For homes in very cold climates with existing gas infrastructure, a dual-fuel system pairs a heat pump with a gas furnace backup. The heat pump handles heating when outdoor temperatures are above 35–40°F (using cheaper electricity efficiently), and the gas furnace takes over below that temperature (using the fuel where gas wins cost-effectively).
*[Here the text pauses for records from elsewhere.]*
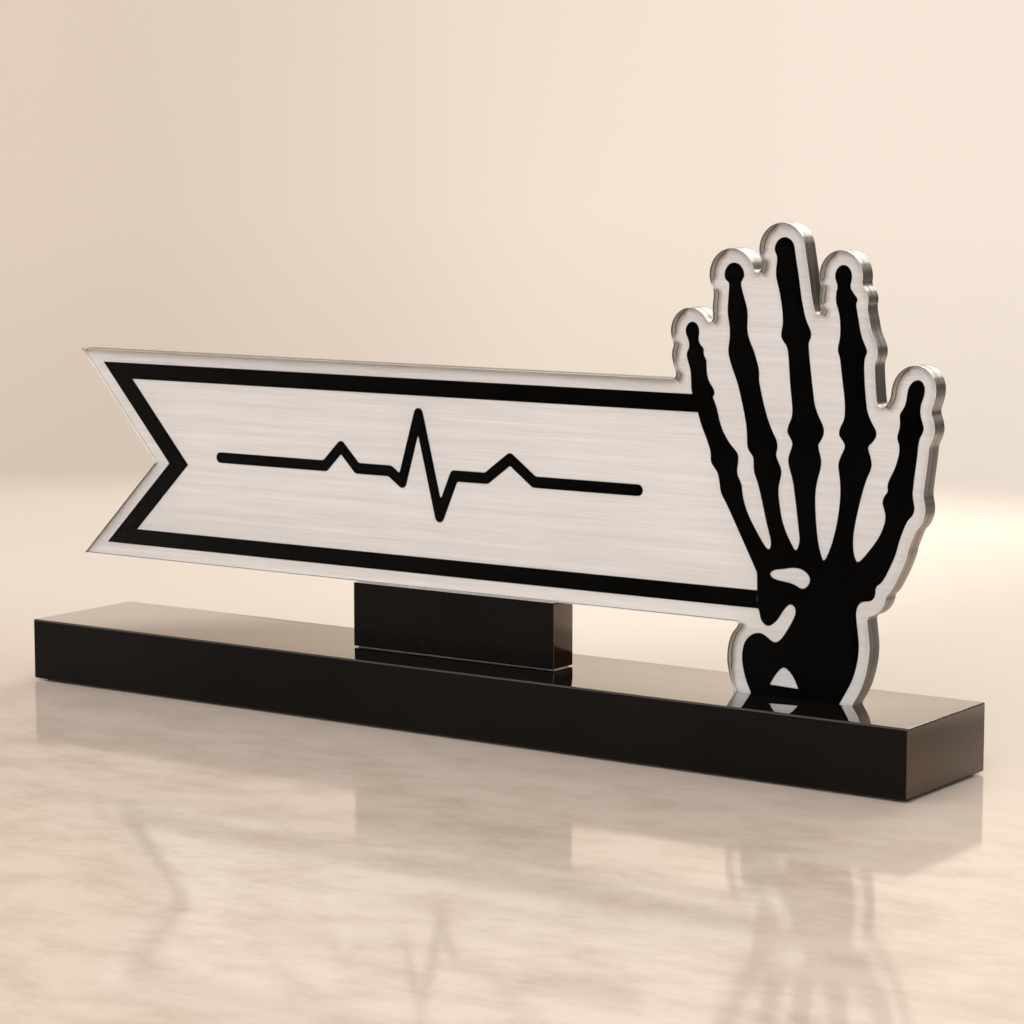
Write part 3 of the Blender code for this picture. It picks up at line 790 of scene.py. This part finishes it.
FINISHES = {"silver": silver_face, "film": black_cut_film, "clear": clear_cover,
            "bonded": bonded_face, "cut edge": cut_edge, "bright arris": bright_arris,
            "polished": polished_black, "satin": satin_black, "end": end_black,
            "black arris": black_arris, "tape": clear_mounting_tape}


# Pieces

def low_high(node):
    """A CAD node's corners as two arrays."""
    return tuple(np.array(corner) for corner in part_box(node))


def make_plate():
    """The stack of sheets, front to back, each filling its layer of the plate."""
    outline = fine_line(turned(cut_lines("front_sheet", 1)[0]))
    film_front, film_back = (corner[1] for corner in low_high("hand_bones"))
    cover_front = low_high("front_sheet")[0][1]
    back_front, back_back = (corner[1] for corner in low_high("back_sheet"))

    section = round_over(cover_front, film_front - HAIR, (PLATE_ARRIS, SHEET_ARRIS),
                         "bright arris", "cut edge", "cut edge")
    cover = sheet("clear_cover", [outline], section, "clear", "bonded")
    fit(cover, "clear_acrylic", "front_sheet")

    section = round_over(film_back + HAIR, back_front - HAIR, (SHEET_ARRIS, SHEET_ARRIS),
                         "cut edge", "cut edge", "cut edge")
    front = section[0][1]
    # The silver's outer rim takes the cut edge's dark colour: painted shade at the cover's edge.
    section = [(SILVER_RIM, front, "silver"), (DARK_RIM, front, "cut edge"), *section]
    silver = sheet("brushed_silver_face", [outline], section, "silver", "silver")
    shade_from_left(silver, outline)
    fit(silver, "brushed_silver", "silver_sheet")

    section = round_over(back_front, back_back, (SHEET_ARRIS, PLATE_ARRIS),
                         "cut edge", "cut edge", "black arris")
    backing = sheet("black_backing", [outline], section, "polished", "polished")
    fit(backing, "black_acrylic", "back_sheet")


def cut_shape(name, node, reach=0.0):
    """A thin black shape behind the cover. Its ends beside the hand reach that much further."""
    front, back = (corner[1] for corner in low_high(node))
    lines = cut_lines(node, 1)
    outer = turned(lines[0])
    if reach:
        ends = outer[:, 0] > low_high("hand_bones")[0][0] - BESIDE_HAND
        outer[ends, 0] += reach
    lines = [outer, *(turned(line, clockwise=True) for line in lines[1:])]
    lines = [fine_line(line) for line in lines]
    section = round_over(front, back, (FILM_ARRIS, FILM_ARRIS), "film", "film", "film")
    return fit(sheet(name, lines, section, "film", "film"), "black_film", node)


def make_bar():
    """The bar: a rounded rectangle with rounded-over edges and a slot that holds the wrist."""
    low, high = low_high("base_bar")
    low[2] = low_high("desk_pad")[1][2] + HAIR
    line = rounded_rectangle(low[:2], high[:2], BAR_CORNER)
    section = round_over(low[2], high[2], (BAR_ARRIS, BAR_ARRIS),
                         "satin", ("satin", "end"), "black arris")
    slot = turned(cut_lines("base_bar", 2, highest=True)[1], clockwise=True)
    slot_section = [(0.0, high[2], "satin"), (0.0, high[2] - SLOT_FLOOR, "satin")]
    caps = [("satin", [(0, 0)]), ("polished", [(0, len(section) - 1), (1, 0)]),
            ("satin", [(1, 1)])]
    bar = carried("polished_bar", [(line, section), (slot, slot_section)], caps, lying)
    fit(bar, "black_acrylic", "base_bar")


def make_riser():
    """The riser between the bar and the banner, a block of the same black acrylic on clear tape."""
    bar_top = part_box("base_bar")[1][2]
    low, high = low_high("riser_tape")
    line = rounded_rectangle(low[:2], high[:2], TAPE_CORNER)
    section = [(0.0, bar_top + HAIR, "tape"), (0.0, bar_top + TAPE_HEIGHT, "tape")]
    caps = [("tape", [(0, 0)]), ("tape", [(0, 1)])]
    fit(carried("riser_tape_strip", [(line, section)], caps, lying), "clear_tape", "riser_tape")

    low, high = low_high("riser_block")
    low[2] = bar_top + TAPE_HEIGHT + HAIR
    high[2] += RISER_RISE
    line = rounded_rectangle(low[:2], high[:2], RISER_CORNER)
    section = round_over(low[2], high[2], (RISER_ARRIS, RISER_ARRIS),
                         "satin", ("satin", "end"), "satin")
    caps = [("satin", [(0, 0)]), ("polished", [(0, len(section) - 1)])]
    fit(carried("riser", [(line, section)], caps, lying), "black_acrylic", "riser_block")


# Stage

def seen_rays(tree):
    """1 for rays that show a thing to the camera, in a mirror or through glass."""
    path = put(tree, "LightPath").outputs
    seen = maths(tree, "MAXIMUM", path["Is Camera Ray"], path["Is Glossy Ray"])
    return maths(tree, "MAXIMUM", seen, path["Is Transmission Ray"])


def stage_card(name, corners):
    """A flat card on the stage, through its corners."""
    mesh = bpy.data.meshes.new(name)
    mesh.from_pydata(corners, [], [tuple(range(len(corners)))])
    card = new_object(name, mesh)
    return card


def make_floor():
    """A flat pale floor, glossy enough for a faint reflection, that runs out into the backdrop."""
    half = FLOOR_SIZE / 2
    floor = stage_card("floor", [(-half, -half, 0), (half, -half, 0),
                                 (half, half, 0), (-half, half, 0)])
    made, tree, output, place = new_finish("pale_floor")
    grain = stretched(tree, place, GRAIN_SIZES)
    grain = noise(tree, grain, detail=7.0, roughness=0.66)
    across, along, _ = parts(tree, place)
    near = spread(tree, along, *GRAIN_NEAR, GRAIN_FAR_SHARE, 1.0, smooth=True)
    share = maths(tree, "MULTIPLY", spread(tree, grain, 0.42, 0.66), near)
    colour = blend(tree, share, FLOOR_COLOUR, FLOOR_GRAIN)
    # Painted light and shade behind the object: paler on the left, darker on the right.
    right = spread(tree, across, *RIGHT_RANGE, smooth=True)
    back = blend(tree, right, FLOOR_BACK, FLOOR_RIGHT)
    colour = blend(tree, spread(tree, along, *BACK_RANGE, smooth=True), colour, back)
    rough = spread(tree, grain, 0.3, 0.7, 0.06, 0.11)
    surface = put(tree, "BsdfPrincipled", {"Base Color": colour, "Roughness": rough, "IOR": 1.5})
    from_pool = put(tree, "VectorMath", {0: place, 1: POOL_CENTRE}, operation="DISTANCE")
    far = spread(tree, from_pool.outputs["Value"], *POOL_EDGE, smooth=True)
    sight = put(tree, "VectorMath", {0: place, 1: CAMERA_PLACE}, operation="SUBTRACT")
    sight = put(tree, "VectorMath", {0: sight.outputs[0]}, operation="NORMALIZE")
    tone = use(tree, backdrop_tone(), sight.outputs[0])["Color"]
    backdrop = put(tree, "Emission", {"Color": tone, "Strength": 1.0})
    share = maths(tree, "MULTIPLY", far, seen_rays(tree))
    shown = put(tree, "MixShader", {0: share, 1: surface.outputs[0], 2: backdrop.outputs[0]})
    tree.links.new(shown.outputs[0], output.inputs[0])
    floor.data.materials.append(made)


def make_world():
    """Plain soft light from all round, more of it from in front.

    Behind the object, the backdrop's own colour is seen.
    """
    world = bpy.data.worlds.new("studio")
    world.use_nodes = True
    bpy.context.scene.world = world
    tree = world.node_tree
    tree.nodes.clear()
    direction = tree.nodes.new("ShaderNodeTexCoord").outputs["Generated"]
    tone = use(tree, backdrop_tone(), direction)["Color"]
    depth = parts(tree, direction)[1]
    level = spread(tree, depth, *FRONT_RANGE, ROOM_LEVEL, FRONT_LEVEL, smooth=True)
    path = put(tree, "LightPath").outputs
    mirrored = maths(tree, "SUBTRACT", path["Is Glossy Ray"], path["Is Transmission Ray"])
    level = maths(tree, "MULTIPLY", level, between(tree, mirrored, 1.0, MIRROR_SHARE))
    soft = put(tree, "Background", {"Color": ROOM_COLOUR, "Strength": level})
    seen = put(tree, "Background", {"Color": tone, "Strength": 1.0})
    behind = maths(tree, "MULTIPLY", seen_rays(tree), spread(tree, depth, *BEHIND_RANGE))
    shown = put(tree, "MixShader", {0: behind, 1: soft.outputs[0], 2: seen.outputs[0]})
    output = tree.nodes.new("ShaderNodeOutputWorld")
    tree.links.new(shown.outputs[0], output.inputs[0])


def make_lamp(name, place, aim, width, height, radiance, colour):
    """An area lamp whose face has that radiance: its power is that times pi times its area."""
    data = bpy.data.lights.new(name, "AREA")
    data.shape = "RECTANGLE"
    data.size, data.size_y = width, height
    data.energy = radiance * math.pi * width * height
    data.color = colour
    lamp = new_object(name, data)
    lamp.location = place
    lamp.rotation_euler = (Vector(aim) - Vector(place)).to_track_quat("-Z", "Y").to_euler()


def make_black_card():
    """A black card behind the object at the right, which only glossy surfaces see."""
    name = "right_flag"
    card = stage_card(name, [(CARD_LEFT, CARD_DEPTH, CARD_LOW),
                             (CARD_RIGHT, CARD_DEPTH, CARD_LOW),
                             (CARD_RIGHT, CARD_DEPTH, CARD_HIGH),
                             (CARD_LEFT, CARD_DEPTH, CARD_HIGH)])
    card.visible_camera = False
    card.visible_diffuse = False
    card.visible_transmission = False
    card.visible_shadow = False
    made, tree, output, _ = new_finish(name)
    shader = put(tree, "BsdfDiffuse", {"Color": CARD_COLOUR})
    tree.links.new(shader.outputs[0], output.inputs[0])
    card.data.materials.append(made)


def make_camera():
    """The camera, from its measured place, turn and dip."""
    data = bpy.data.cameras.new("camera")
    data.lens = CAMERA_LENS
    data.sensor_width = SENSOR
    data.clip_start = CAMERA_NEAR
    camera = new_object("camera", data)
    camera.location = CAMERA_PLACE
    camera.rotation_euler = (math.radians(90 - CAMERA_DIP), 0, math.radians(CAMERA_TURN))
    bpy.context.scene.camera = camera


def main():
    """Make the pieces, then the stage. The desk pad stays as it is."""
    make_plate()
    cut_shape("hand_of_bones", "hand_bones")
    cut_shape("black_border", "border_band", reach=BORDER_REACH)
    cut_shape("pulse_trace", "pulse_line")
    make_bar()
    make_riser()
    make_floor()
    make_world()
    for lamp in LAMPS:
        make_lamp(*lamp)
    make_black_card()
    make_camera()
    bpy.context.scene.view_settings.view_transform = "Standard"


main()
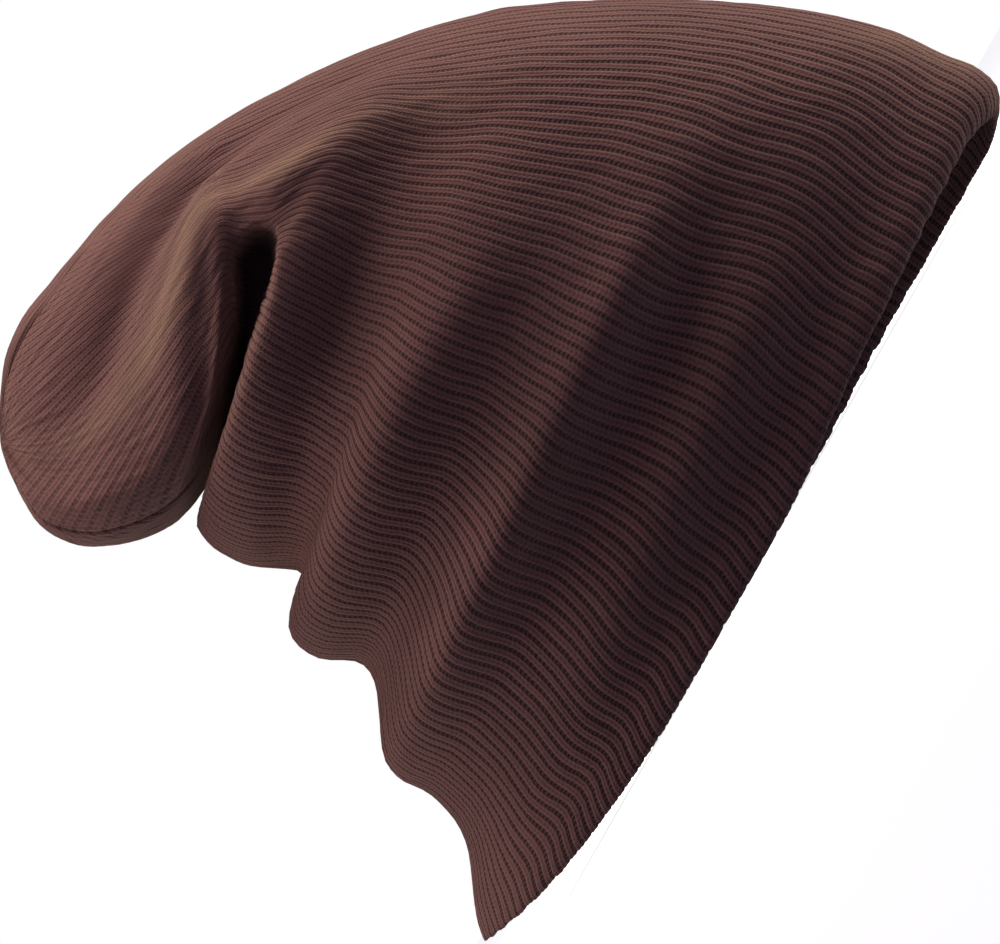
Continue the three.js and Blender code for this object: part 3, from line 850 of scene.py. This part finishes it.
class HAT_OT_stage(bpy.types.Operator):
    """Sets the pale floor, the soft studio light and the camera"""

    bl_idname = "hat.stage"
    bl_label = "Stage"

    def execute(self, context):
        scene = context.scene
        bm = bmesh.new()
        bmesh.ops.create_grid(bm, x_segments=1, y_segments=1, size=FLOOR["size"])
        floor = new_object("floor", bm)

        # Matt white paper: no gloss, and lit so evenly that shadows hardly show on it
        paper = bpy.data.materials.new("Matt white paper")
        paper.use_nodes = True
        shader = paper.node_tree.nodes["Principled BSDF"]
        shader.inputs["Base Color"].default_value = (*linear(scene.hat_colours.paper), 1)
        shader.inputs["Roughness"].default_value = 1.0
        shader.inputs["Emission Color"].default_value = (1, 1, 1, 1)
        shader.inputs["Emission Strength"].default_value = FLOOR["glow"]
        floor.data.materials.append(paper)
        floor.visible_diffuse = False

        # The backdrop is plain white to the eye, and gives the hat a weak cool fill
        world = bpy.data.worlds.new("Studio")
        world.use_nodes = True
        tree = world.node_tree
        tree.nodes.clear()
        ray = add_node(tree, "ShaderNodeLightPath")
        fill = add_node(
            tree, "ShaderNodeBackground", {0: FILL["colour"], 1: FILL["strength"]}
        )
        white = add_node(tree, "ShaderNodeBackground", {0: (1, 1, 1, 1), 1: 1.0})
        mix = add_node(
            tree, "ShaderNodeMixShader", {0: (ray, "Is Camera Ray"), 1: fill, 2: white}
        )
        add_node(tree, "ShaderNodeOutputWorld", {"Surface": mix})
        scene.world = world
        scene.view_settings.view_transform = "Standard"

        # Large soft lamps stand over the hat, from its front over its top to its back
        middle = Vector(VIEW["middle"])
        for name, angle, toward, power in LAMPS:
            light = bpy.data.lights.new(name, "AREA")
            light.shape, light.size, light.energy = "DISK", LAMP["size"], power
            light.color = LAMP["colour"]
            lamp = bpy.data.objects.new(name, light)
            way = Vector((
                math.cos(math.radians(angle)), -math.sin(math.radians(toward)),
                math.sin(math.radians(angle)),
            )).normalized()
            lamp.location = middle + way * LAMP["distance"]
            lamp.rotation_euler = (-way).to_track_quat("-Z", "Y").to_euler()
            scene.collection.objects.link(lamp)

        lens = bpy.data.cameras.new("Camera")
        camera = bpy.data.objects.new("Camera", lens)
        scene.collection.objects.link(camera)
        camera.location = (middle.x, -VIEW["distance"], VIEW["height"])
        back = (camera.location - middle).normalized()
        right = Vector(VIEW["up"]).cross(back).normalized()
        up = back.cross(right)
        camera.matrix_world = Matrix(
            [(right[k], up[k], back[k], camera.location[k]) for k in range(3)] + [(0, 0, 0, 1)]
        )
        lens.sensor_width = VIEW["sensor"]
        lens.lens = VIEW["sensor"] * VIEW["distance"] / VIEW["width"]
        lens.clip_end = 50
        scene.camera = camera
        return {"FINISHED"}


class HAT_PT_panel(bpy.types.Panel):
    """Lists the hat's pieces, sizes and colours"""

    bl_label = "Knit hat"
    bl_idname = "HAT_PT_panel"
    bl_space_type = "VIEW_3D"
    bl_region_type = "UI"
    bl_category = "Knit hat"

    def draw(self, context):
        layout = self.layout
        for group in (context.scene.hat_sizes, context.scene.hat_colours):
            for key in group.bl_rna.properties.keys():
                if key not in ("rna_type", "name"):
                    layout.prop(group, key)
        for operator in PIECES:
            layout.operator(operator.bl_idname)


PIECES = (HAT_OT_outer_layer, HAT_OT_inner_layer, HAT_OT_stage)
CLASSES = (HatSizes, HatColours, *PIECES, HAT_PT_panel)


def register():
    for cls in CLASSES:
        bpy.utils.register_class(cls)
    bpy.types.Scene.hat_sizes = bpy.props.PointerProperty(type=HatSizes)
    bpy.types.Scene.hat_colours = bpy.props.PointerProperty(type=HatColours)


def unregister():
    del bpy.types.Scene.hat_colours
    del bpy.types.Scene.hat_sizes
    for cls in reversed(CLASSES):
        bpy.utils.unregister_class(cls)


def main():
    """Builds the pieces in order."""
    register()
    bpy.ops.hat.inner_layer()
    bpy.ops.hat.outer_layer()
    bpy.ops.hat.stage()


if __name__ == "__main__":
    main()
This system typically achieves the best operating economics in cold climates with cheap gas rates.
A dual-fuel system costs $8,000–$15,000 installed but qualifies for both the heat pump credit (up to $2,000) and potentially the gas furnace credit (up to $600), reducing the net cost substantially.
Central air conditioners receive no federal tax credit in 2026. Heat pumps that meet Energy Star Most Efficient criteria qualify for the Energy Efficient Home Improvement Credit (25C): 30% of installed cost, up to $2,000. This is in addition to — and does not count toward — the $1,200 annual cap that covers insulation, windows, and doors.
At a $10,000 installation cost, the $2,000 federal credit reduces net cost to $8,000. Combined with utility rebates ($200–$1,500 common for heat pump upgrades) and potential state rebates (up to $8,000 for income-qualified households under IRA Home Electrification and Appliance Rebates), the total incentives can be substantial.